While Chicago Public Schools has increasingly put emphasis on Spanish-English dual language programs, it has struggled to recruit bilingual teachers even as it expands biliteracy initiatives. The district student body is nearly half Latino.

Related: The struggle to diversify Chicago’s teaching ranks

Bilingualism Matters aims to raise awareness of bilingualism with educators, parents, and community groups, provide guidance on helping bilingual children deal with pressure to abandon their home language, and lobby for an expansion of bilingual education at local schools. Potowski said,  “the teacher prep piece is important.”

The group might explore ways to help colleges and universities train bilingual teachers,  said Potowski, who directs the Spanish for Heritage Speakers program at the University of Illinois at Chicago.

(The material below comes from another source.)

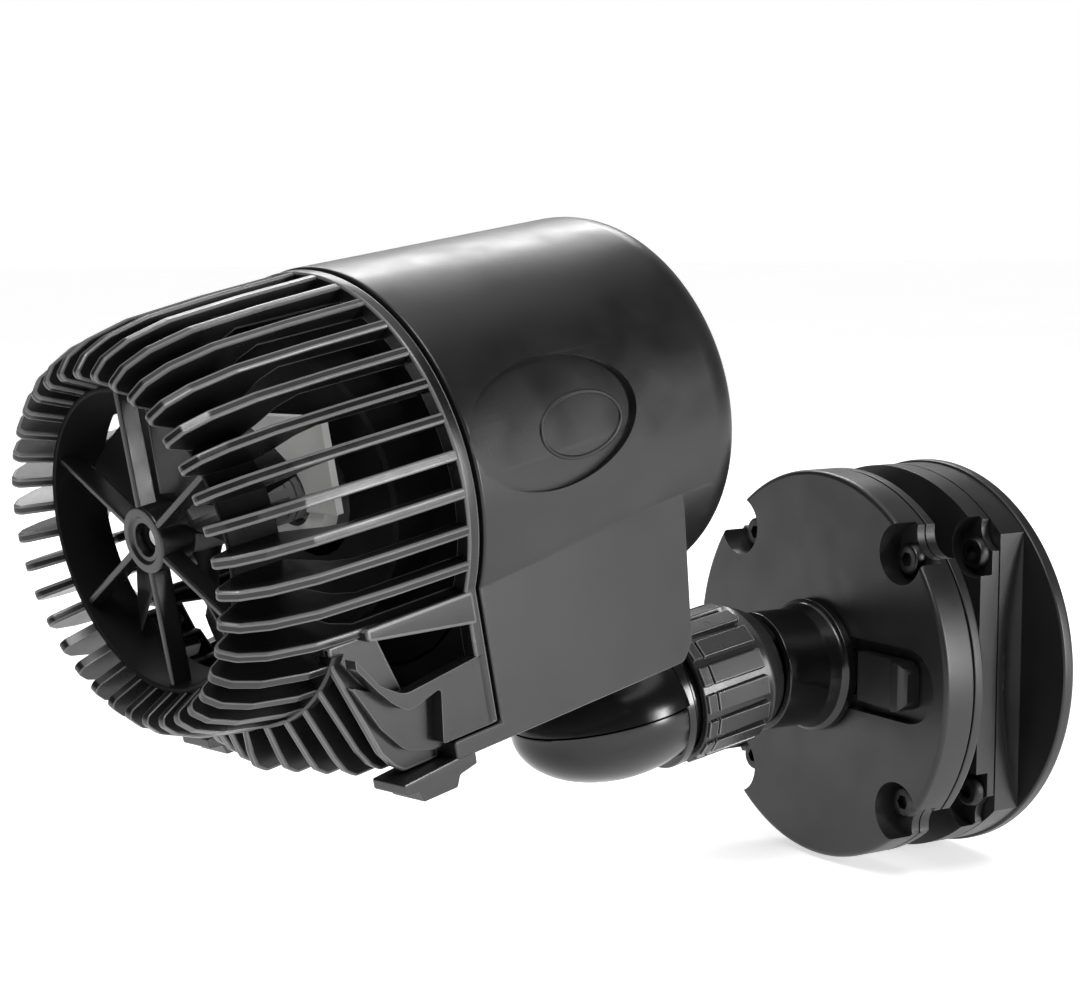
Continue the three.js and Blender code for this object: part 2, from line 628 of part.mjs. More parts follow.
// one blade: a flat section swept back along the axis while it turns
function blade(start) {
  const steps = 5;
  const section = new THREE.Shape();
  section.moveTo(3.2, -0.75);
  section.lineTo(12, -0.85);
  section.lineTo(BLADE_TIP_R, -0.45);
  section.lineTo(BLADE_TIP_R, 0.45);
  section.lineTo(12, 0.85);
  section.lineTo(3.2, 0.75);
  section.closePath();
  const geometry = new THREE.ExtrudeGeometry(section, { depth: BLADE_LENGTH, steps, bevelEnabled: false });
  const position = geometry.attributes.position;
  for (let i = 0; i < position.count; i += 1) {
    const y = position.getX(i);
    const z = position.getY(i);
    const t = position.getZ(i) / BLADE_LENGTH;
    const a = start + BLADE_TWIST * (t + 0.25 * t * t);
    const x = BLADE_FRONT + t * BLADE_LENGTH;
    position.setXYZ(i, x, y * Math.cos(a) - z * Math.sin(a), y * Math.sin(a) + z * Math.cos(a));
  }
  return solid(geometry);
}

function impeller() {
  const front = HUB_REAR + 0.9;
  let body = disc(front, IMPELLER_REAR, SLEEVE_R, 20);
  for (let k = 0; k < BLADE_COUNT; k += 1) {
    const swept = blade((2 * Math.PI * k) / BLADE_COUNT + 0.35);
    body = join(body, cut(swept, disc(BLADE_FRONT - 1, front, HUB_R + 0.8, 20)));
  }
  const flutes = 10;
  for (let i = 0; i < flutes; i += 1) {
    const [y, z] = atAngle(SLEEVE_R + 0.35, (2 * Math.PI * i) / flutes);
    body = cut(body, rod(BLADE_FRONT + BLADE_LENGTH + 0.4, IMPELLER_REAR - 1.2, 0.75, y, z, 6));
  }
  return cut(body, disc(front - 1, IMPELLER_REAR + 1, SHAFT_R + 0.1, FINE));
}

// carries the magnet and drives the impeller hub
function rotorSleeve() {
  const bore = SHAFT_R + 0.1;
  return turned([
    [IMPELLER_REAR + GAP, bore], [IMPELLER_REAR + GAP, SLEEVE_R], [31.5, SLEEVE_R], [31.5, 8.2], [34.0, 8.2],
    [34.0, 3.2], [70.5, 3.2], [70.5, bore], [IMPELLER_REAR + GAP, bore],
  ], FINE);
}

function rotorMagnet() {
  const c = 0.5;
  return turned([
    [34.6, 3.5], [34.6, ROTOR_R - c], [34.6 + c, ROTOR_R], [70, ROTOR_R], [70, 3.5], [34.6, 3.5],
  ], MID);
}

// ---------- cage ----------
// angles round the axis are taken from the top, towards the near side
const degrees = THREE.MathUtils.degToRad;

// one fin in the plane of the axis: outer edge back to front, then the inner edge
function finOutline(rear) {
  const isLong = rear > 20;
  const outer = isLong ? [[rear, CAGE_R - 0.1], [20, 31.0]] : [[rear, 30.6]];
  const inner = isLong ? [[12.2, 27.2], [15, 28.7], [rear, 28.7]] : [[12.2, 27.2], [rear, 28.0]];
  return [
    ...outer, [8, 30.3], [1, 28.9], [-2.9, 27.2], [FIN_TIP, 25.2], [-4.4, 24.0],
    [0.3, OUTLET_R + GAP], [DUCT_REAR - 0.3, OUTLET_R + GAP], [10, 24.0], ...inner,
  ];
}

function fin(angle, rear) {
  const shape = new THREE.Shape(finOutline(rear).map(([x, r]) => new THREE.Vector2(x, r)));
  const geometry = new THREE.ExtrudeGeometry(shape, { depth: FIN_THICK, bevelEnabled: false });
  geometry.translate(0, 0, -FIN_THICK / 2);
  geometry.rotateX(Math.PI / 2 + angle);
  return solid(geometry);
}

// space round the axis between two angles, less half a gap at each face
function sector(from, to) {
  const half = (to - from) / 2;
  const mid = from + half;
  const apex = GAP / 2 / Math.sin(half);
  const origin = new THREE.Vector2(-apex * Math.sin(mid), apex * Math.cos(mid));
  const reach = 80;
  const rim = [from, mid, to].map((a) => new THREE.Vector2(-Math.sin(a), Math.cos(a)).multiplyScalar(reach));
  return solid(pullX(new THREE.Shape([origin, ...rim.map((point) => point.add(origin))]), -10, 40));
}

function frameOutline(grow) {
  const shape = new THREE.Shape();
  const r = CAGE_R - grow;
  const half = BLOCK_HALF - grow;
  const start = Math.asin(Math.sqrt(r * r - half * half) / r);
  shape.absarc(0, 0, r, -start, Math.PI + start, false);
  shape.lineTo(-half, TONGUE_TOP + GAP + grow);
  shape.lineTo(half, TONGUE_TOP + GAP + grow);
  shape.closePath();
  return shape;
}

function rearFrame() {
  const outer = solid(pullX(frameOutline(0), FRAME_X, SEAM_X - GAP, 16));
  return cut(outer, solid(pullX(frameOutline(2.8), FRAME_X - 1, SEAM_X + 1, 16)));
}

// side = 1 is the near side, where y is negative
function sideWall(side, outline, depth, thick) {
  const outer = -side * depth;
  const inner = -side * (depth - thick);
  return solid(pullY(outline, Math.min(outer, inner), Math.max(outer, inner)));
}

// broad rail under the lowest full-length fin
function sideRail(side) {
  return sideWall(side, [[15.2, -14.6], [15.2, -16.4], [34.4, -19.6], [34.4, -14.6]], 28.2, 3.2);
}

// full-length fins with their share of the rear frame
function finPanel(index) {
  const from = -PANEL_LIMIT + index * PANEL_SPAN;
  const pieces = [rearFrame()];
  for (let a = from + FIN_PITCH / 2; a < from + PANEL_SPAN; a += FIN_PITCH) {
    pieces.push(fin(degrees(a), SEAM_X - GAP - 0.4));
  }
  if (index === 0) pieces.push(sideRail(-1));
  if (index === PANEL_COUNT - 1) pieces.push(sideRail(1));
  return join(...pieces).intersect(sector(degrees(from), degrees(from + PANEL_SPAN)));
}

// upright plate of the chin, its front edge raked back the further it is from the middle
function chinPlate(y) {
  const top = -Math.sqrt(30.6 ** 2 - y * y);
  const rake = 0.29 * Math.abs(y);
  const low = Math.abs(y) < 18 ? CHIN_BOTTOM : BLOCK_BOTTOM + GAP;
  const rear = TONGUE_X - 0.6;
  return solid(pullY([
    [11.1, top + 3.0], [11.1, top], [11.1 + 0.8 * rake, low + 3.6], [11.6 + rake, low + 1.2],
    [13.2 + rake, low], [rear, low], [rear, TONGUE_TOP + GAP], [FRAME_X + 1, TONGUE_TOP + GAP],
    [FRAME_X + 1, TONGUE_TOP + 3.1], [24, TONGUE_TOP + 3.1], [19, top + 3.0],
  ], y - FIN_THICK / 2, y + FIN_THICK / 2));
}

// ledge that carries on from a fin, with the cheek behind and below it
function sideCheek(side) {
  const ledge = sideWall(side, [
    [12.6, -18.0], [13.1, -18.8], [15.9, -22.8], [19.8, -25.3], [34.4, -23.9], [34.4, -34.2], [25.0, -34.2],
    [26.2, -26.3], [20.0, -27.9], [17.4, -25.7], [15.4, -23.4], [12.6, -19.6],
  ], BLOCK_HALF, 2.4);
  const cheek = sideWall(side, [
    [14.0, -23.0], [12.8, -22.4], [16.4, -29.5], [19.9, -33.8], [24.6, -35.2], [26.4, -35.2], [26.4, -34.2],
    [34.4, -34.2], [34.4, -24.6], [20.0, -26.2],
  ], BLOCK_HALF - 2.2, 1.6);
  return join(ledge, cheek);
}

function cageChin() {
  const lower = sector(degrees(PANEL_LIMIT), degrees(360 - PANEL_LIMIT));
  const hoop = tube(11.0, 13.0, 27.6, 30.9, WIDE).intersect(lower);
  const pieces = [rearFrame().intersect(lower), hoop, sideCheek(-1), sideCheek(1)];
  for (let a = PANEL_LIMIT + FIN_PITCH / 2; a < 360 - PANEL_LIMIT; a += FIN_PITCH) {
    const turn = Math.abs(a - 180);
    pieces.push(fin(degrees(a), turn > 35 ? 17.6 : 13.0));
  }
  for (let k = -5; k <= 5; k += 1) pieces.push(chinPlate(31 * Math.sin(degrees(FIN_PITCH * k))));
  return join(...pieces);
}

function duct() {
  return turned([
    [0.3, DUCT_R + 0.3], [0, DUCT_R + 0.6], [0.2, OUTLET_R], [DUCT_REAR, OUTLET_R], [DUCT_REAR, DUCT_R],
    [1.2, DUCT_R], [0.3, DUCT_R + 0.3],
  ], 36);
}

function cageHub() {
  return turned([
    [0.9, 3.4], [0.6, HUB_R - 0.5], [1.1, HUB_R], [HUB_REAR, HUB_R], [HUB_REAR, 2.9], [2.2, 2.9], [2.2, 2.4],
    [0.9, 2.4], [0.9, 3.4],
  ], 24);
}

function spoke(angle) {
  const geometry = new THREE.BoxGeometry(3.2, 1.1, DUCT_R - HUB_R + 1.4);
  geometry.translate(2.3, 0, (DUCT_R + HUB_R) / 2);
  return solid(aroundX(geometry, angle));
}

function outletRing() {
  const pieces = [duct(), cageHub()];
  for (let i = 0; i < 6; i += 1) pieces.push(spoke((Math.PI / 3) * i));
  return join(...pieces);
}

function buildPump() {
  addPart('motor_housing', motorHousing(), 'abs_satin', PUMP_FRAME);
  addPart('outlet_ring', outletRing(), 'abs_satin', PUMP_FRAME);
  for (let i = 0; i < PANEL_COUNT; i += 1) {
    addPart(`cage_panel_${i + 1}`, finPanel(i), 'abs_satin', PUMP_FRAME);
  }
  addPart('cage_chin', cageChin(), 'abs_satin', PUMP_FRAME);
  addPart('rotor_well', rotorWell(), 'abs_matte', PUMP_FRAME);
  addPart('rotor_cover', rotorCover(), 'pale_plastic', PUMP_FRAME);
  addPart('well_seal', ring(40.1, 28.0 - 0.9, 0.8), 'rubber', PUMP_FRAME);
  addPart('stator_core', statorCore(), 'steel', PUMP_FRAME);
  for (let i = 0; i < 6; i += 1) addPart(`coil_${i + 1}`, coil(i), 'copper', PUMP_FRAME);
  addPart('potting_plug', pottingPlug(), 'epoxy', PUMP_FRAME);
  addPart('rear_bush', turned([
    [70.9, SHAFT_R + 0.03], [70.9, 4.0], [WELL_REAR - 1.8, 4.0], [WELL_REAR - 1.8, SHAFT_R + 0.03],
    [70.9, SHAFT_R + 0.03],
  ], FINE), 'rubber', PUMP_FRAME);
  addPart('shaft', turned([
    [2.6, 0], [2.6, SHAFT_R - 0.2], [2.8, SHAFT_R], [72.1, SHAFT_R], [72.1, 0],
  ], FINE), 'ceramic', PUMP_FRAME);
  addPart('front_bush', tube(2.3, HUB_REAR - 0.1, SHAFT_R + 0.03, 2.6, FINE), 'rubber', PUMP_FRAME);
  addPart('impeller', impeller(), 'grey_plastic', PUMP_FRAME);
  addPart('rotor_sleeve', rotorSleeve(), 'grey_plastic', PUMP_FRAME);
  addPart('rotor_magnet', rotorMagnet(), 'magnet', PUMP_FRAME);
  const washer = tube(HUB_REAR + 0.15, HUB_REAR + 0.7, SHAFT_R + 0.05, 3.0, FINE);
  addPart('thrust_washer', washer, 'ceramic', PUMP_FRAME);
  addPart('cable_gland', cableGland(), 'abs_matte', PUMP_FRAME);
  addPart('gland_nut', glandNut(), 'abs_matte', PUMP_FRAME);
}

// hollow stud through the rear wall with its flange inside
function cableGland() {
  const body = turned([
    [GLAND_INNER, CORD_R], [GLAND_INNER, GLAND_FLANGE_R], [89.7, GLAND_FLANGE_R], [89.7, GLAND_R],
    [98.0, GLAND_R], [98.0, CORD_R], [GLAND_INNER, CORD_R],
  ], FINE);
  return body.translate([0, 0, GLAND_Z]);
}

function glandNut() {
  const rear = BARREL_REAR + 5.2;
  const nut = rod(BARREL_REAR + GAP, rear, 7.2, 0, GLAND_Z, 6);
  return cut(nut, rod(BARREL_REAR, rear + 1, GLAND_R + GAP, 0, GLAND_Z));
}

function buildArm() {
  addPart('neck_ball', neckBall(), 'abs_gloss', DISC_FRAME);
  addPart('neck_clip', neckClip(), 'steel', DISC_FRAME);
  addPart('clamp_nut', clampNut(), 'abs_satin', ARM_FRAME);
  addPart('elbow_arm', elbowArm(), 'abs_gloss', ARM_FRAME);
  addPart('elbow_cap', elbowCap(), 'abs_satin', ARM_FRAME);
  addPart('ball_pad', ballPad(), 'rubber', ARM_FRAME);
  addPart('swivel_screw', swivelScrew(), 'steel', ARM_FRAME);
  addPart('swivel_washer', swivelWasher(), 'rubber', ARM_FRAME);
}

buildBases();
buildArm();
buildPump();

export default part;
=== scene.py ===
"""Wave maker pump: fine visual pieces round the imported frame.

Pieces are modelled in millimetres in one of three working frames, taken from the record's joints,
and then placed in the row frame in metres.
"""
import json
import math

import bmesh
import bpy
from mathutils import Matrix, Vector


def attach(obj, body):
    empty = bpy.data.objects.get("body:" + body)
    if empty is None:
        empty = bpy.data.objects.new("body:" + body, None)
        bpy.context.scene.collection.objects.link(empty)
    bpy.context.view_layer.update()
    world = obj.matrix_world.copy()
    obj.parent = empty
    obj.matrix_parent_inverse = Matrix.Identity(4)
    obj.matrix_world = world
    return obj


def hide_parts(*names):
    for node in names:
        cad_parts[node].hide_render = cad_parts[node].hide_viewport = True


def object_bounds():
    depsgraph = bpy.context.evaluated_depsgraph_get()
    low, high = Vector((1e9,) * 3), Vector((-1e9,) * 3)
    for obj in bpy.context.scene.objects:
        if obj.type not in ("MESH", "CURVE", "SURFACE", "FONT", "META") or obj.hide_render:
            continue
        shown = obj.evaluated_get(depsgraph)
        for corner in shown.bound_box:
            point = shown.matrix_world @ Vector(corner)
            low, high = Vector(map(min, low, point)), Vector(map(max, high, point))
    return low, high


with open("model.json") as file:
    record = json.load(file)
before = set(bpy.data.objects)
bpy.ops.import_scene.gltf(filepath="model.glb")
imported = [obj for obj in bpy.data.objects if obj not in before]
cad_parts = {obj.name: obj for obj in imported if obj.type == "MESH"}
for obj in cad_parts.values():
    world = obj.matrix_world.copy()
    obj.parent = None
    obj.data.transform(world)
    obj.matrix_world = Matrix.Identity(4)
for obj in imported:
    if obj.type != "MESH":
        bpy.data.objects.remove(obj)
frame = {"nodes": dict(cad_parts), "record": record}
cad_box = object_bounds()

MM = 0.001
GAP = 0.3

# ---------- working frames ----------
joints = {j["name"]: j for j in frame["record"]["behaviour"]["joints"]}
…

About 2.5 million residents in the Chicago area speak a language other than English at home, according to the U.S. Census Bureau. Studies show that bilingualism boosts a person’s attention and ability to process information. Speaking multiple languages can also be a boon for job seekers.

Bilingualism Matters was born in 2008 at the University of Edinburgh, Scotland, and has multiple locations across the globe. The Chicago center plans to hold a launch event Tuesday at Loyola’s Water Tower Campus in Downtown. The event is free, open to the public and kicks off at 5:30 p.m.